Larry Edwards

No. 31 – Columbus Lions
- Position: Linebacker
- Roster status: Active

Personal information
- Born: November 4, 1984 (age 41) Tampa, Florida, U.S.
- Listed height: 6 ft 2 in (1.88 m)
- Listed weight: 260 lb (118 kg)

Career information
- High school: Wharton (Tampa)
- College: North Carolina
- NFL draft: 2007: undrafted

Career history
- Buffalo Bills (2007)*; St. Louis Rams (2007)*; Florida Firecats (2009); Jacksonville Sharks (2010)*; Columbus Lions (2010); Albany Panthers (2010–2013); Georgia Fire (2014); Columbus Lions (2015–2016); Georgia Firebirds (2017); Columbus Lions (2017–present);
- * Offseason or practice squad member only

Awards and highlights
- SIFL champion (2011); First-team All-PIFL (2012); 2× PIFL champion (2012, 2015); Second-team All-PIFL (2015); AIF champion (2016); Second-team All-NAL (2017);
- Stats at ArenaFan.com

= Larry Edwards (American football) =

American football player (born 1984)

Larry Edwards (born November 4, 1984) is an American professional football linebacker for the Columbus Lions of the National Arena League (NAL).
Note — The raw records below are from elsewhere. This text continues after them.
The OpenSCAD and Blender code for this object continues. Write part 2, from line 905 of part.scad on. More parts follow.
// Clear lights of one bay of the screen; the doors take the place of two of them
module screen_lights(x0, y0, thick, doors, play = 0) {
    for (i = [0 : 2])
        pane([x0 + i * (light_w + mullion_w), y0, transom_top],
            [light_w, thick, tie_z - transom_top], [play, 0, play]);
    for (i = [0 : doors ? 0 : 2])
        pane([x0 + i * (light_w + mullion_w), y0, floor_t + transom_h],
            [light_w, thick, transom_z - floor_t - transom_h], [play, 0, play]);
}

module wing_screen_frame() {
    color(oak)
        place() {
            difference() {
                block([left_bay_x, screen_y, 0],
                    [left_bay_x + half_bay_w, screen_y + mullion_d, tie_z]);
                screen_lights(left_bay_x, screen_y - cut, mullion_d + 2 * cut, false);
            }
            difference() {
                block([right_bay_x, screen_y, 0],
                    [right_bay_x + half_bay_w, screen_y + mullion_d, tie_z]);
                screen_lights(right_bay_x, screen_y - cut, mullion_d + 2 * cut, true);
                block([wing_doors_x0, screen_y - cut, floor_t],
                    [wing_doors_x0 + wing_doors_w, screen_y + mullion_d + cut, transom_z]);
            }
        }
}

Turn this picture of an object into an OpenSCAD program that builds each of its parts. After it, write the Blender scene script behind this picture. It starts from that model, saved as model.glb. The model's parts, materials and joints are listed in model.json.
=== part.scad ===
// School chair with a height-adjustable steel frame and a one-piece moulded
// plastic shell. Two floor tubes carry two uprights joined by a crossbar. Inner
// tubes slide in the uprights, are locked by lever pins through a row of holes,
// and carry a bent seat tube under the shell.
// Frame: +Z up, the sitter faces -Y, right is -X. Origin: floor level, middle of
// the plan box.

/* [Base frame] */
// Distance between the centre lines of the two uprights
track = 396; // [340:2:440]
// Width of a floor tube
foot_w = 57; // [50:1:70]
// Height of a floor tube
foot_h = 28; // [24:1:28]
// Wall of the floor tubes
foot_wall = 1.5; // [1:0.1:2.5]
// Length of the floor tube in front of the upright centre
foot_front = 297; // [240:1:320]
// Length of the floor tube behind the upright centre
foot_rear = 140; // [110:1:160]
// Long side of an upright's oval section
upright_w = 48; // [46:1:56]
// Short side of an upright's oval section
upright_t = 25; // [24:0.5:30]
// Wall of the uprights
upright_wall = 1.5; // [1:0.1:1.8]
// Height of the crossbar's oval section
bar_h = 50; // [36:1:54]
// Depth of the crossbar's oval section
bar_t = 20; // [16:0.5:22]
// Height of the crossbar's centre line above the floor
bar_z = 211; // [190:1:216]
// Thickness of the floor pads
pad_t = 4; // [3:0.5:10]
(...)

He was signed by the Bills as an undrafted free agent in 2007. He played college football for the North Carolina Tar Heels.

==Professional career==

===Buffalo Bills===
Edwards was signed as an undrafted free agent by the Buffalo Bills following the 2007 NFL draft.

===Albany Panthers===
Edwards has played with the Albany Panthers since their expansion season in 2010. Edwards was a First-team All-PIFL selection in 2012. Edwards has re-signed with the Panthers for the 2014 season.

===Georgia Fire===
Edwards played for the Georgia Fire in 2014, a team that was created by the PIFL to replace the Panthers who folded prior to the start of the season.

===Columbus Lions===
Edwards joined the Columbus Lions for the 2015 season, and the Lions obtained the best record in the PIFL, earning a berth in PIFL Cup IV. Edwards was named Second-team All-PIFL. The Lions won the PIFL Championship 64–38 over the Richmond Raiders.

===Georgia Firebirds===
On December 8, 2016, Edwards signed with the Georgia Firebirds.

===Columbus Lions===
On April 25, 2017, Edwards was traded to the Columbus Lions.